Phantasm
A lonely teenage boy returns home after the sudden death of his parents and becomes drawn into a nightmare centered on a local mortuary and its ominous proprietor, a towering, pallid figure known only as the Tall Man. As bodies begin to vanish from their graves and strange funerary processions roam the night, the boy and a small band of friends set out to uncover the truth. Their investigation quickly turns into a desperate struggle for survival against a foe who is more than human.

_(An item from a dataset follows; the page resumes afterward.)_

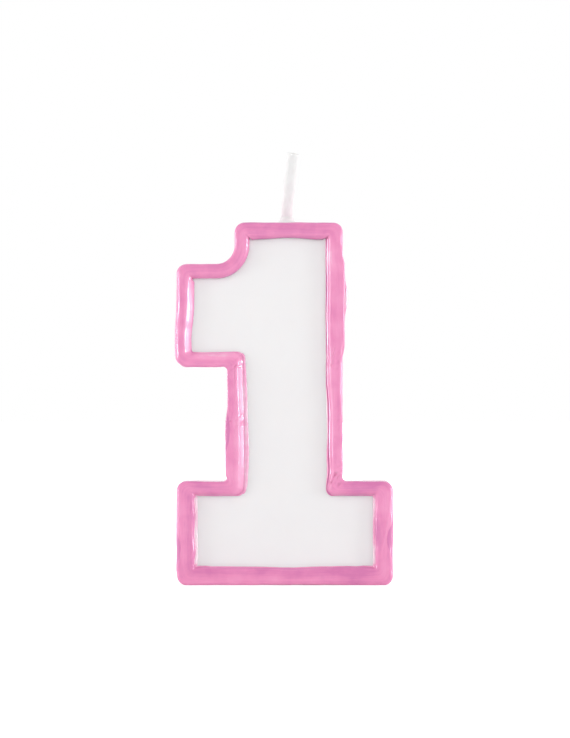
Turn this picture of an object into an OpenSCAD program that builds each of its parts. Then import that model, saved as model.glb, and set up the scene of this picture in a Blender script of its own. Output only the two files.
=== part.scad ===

The Tall Man employs a grotesque and otherworldly arsenal: chrome spheres that glide through the air with lethal purpose, reanimated corpses that serve as minions, and uncanny portals that suggest whole dimensions folded into the funeral home’s cold halls. One hardened ice-cream vendor-turned-ally helps ground the teens’ terror with blunt humor and muscle, but even brute force proves no guarantee against the mortician’s uncanny technologies and the mind-bending rules of his domain.
Phantasm trades on atmosphere and suggestion, using dreamlike editing, stark cinematography, and an eerie score to build a sense of creeping dread rather than relying on explicit gore. The film’s mixture of sci-fi weirdness and gothic horror creates an unsettling logic that keeps the audience off-balance; scenes melt into each other like fragments of a nightmare, and what begins as a small-town mystery becomes an existential confrontation with death itself.
Part horror folktale, part surreal sci-fi, Phantasm has endured as a cult favorite for its originality and relentless imagination. It’s a film that favors mood and invention over neat answers, leaving viewers haunted by images that linger long after the credits roll and by a conclusion that refuses to resolve the nightmare cleanly.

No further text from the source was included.